I’m happy to report the new novel finds Mr King back on his “A” game in a 1074 page monster. IT was one of the first really long books I read(I think James Clavell’s SHOGUN may have been the first) and discovered that when the book is very good, the longer the better. You find yourself sinking into a world that you don’t want to come out of and the longer you hang around, the more fun.

The dome came down over Chester’s Mill, a small town near Castle Rock, without warning. A small plane landing smashes into it, vehicles in both directions on the highways wrecks up against it. One woman innocently reaching for a flower has her hand sheared off at the wrist.

No one can get in, no one can get out. A cruise missile just leaves a smudge on the force field, along with fires on the ground. Tests show that the dome reaches more than eight miles up and, as far as they’ve gone down into the earth, a mile, it’s there. It allows only a small amount of moving air through, a small amount of water(a mist) through. Power is cut off. Cell service works. So does the internet. Land lines don’t work.

No one knows where it can from or who is responsible. Several theories spring up, with proponents of all insisting there’s was the right answer. North Korea. Aliens. Rogue scientists. Who would have such technology for something of this nature?

There is a large cast of characters. Dale Barbara is a cook at the local restaurant. But he’s more, a former army man that specialized in finding lost things in Afghanistan, a task for which he’s well suited.

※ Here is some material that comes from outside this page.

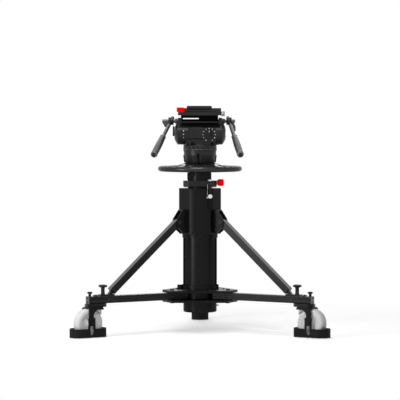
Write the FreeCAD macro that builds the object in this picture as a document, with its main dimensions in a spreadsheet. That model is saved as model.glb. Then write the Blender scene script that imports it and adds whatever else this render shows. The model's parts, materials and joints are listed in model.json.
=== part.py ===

He’s been reinstated in the army by the President, promoted, and authorized to take charge of the situation inside the Dome to find it’s source and take it out.

Second selectman James Rennie doesn’t see it that way. He’s a used car salesman with a Hitler complex and the power behind the throne so to speak. He’s made a fortune from a methamphetamine lab he’d set up nearby, but now has a chance to be the big fish in the small pond. He’s also crazy and believes that God has ordained him to save these people, whether they want to be or not.

They are the main players in the struggle.

The tale follows the efforts of these two men, backed by the rest of the cast as they deal with each other’s moves and counter moves.

King deftly weaves a story that moves briskly along despite it’s length. Worth checking out and, as said, it might not take one nearly as long to read as you think.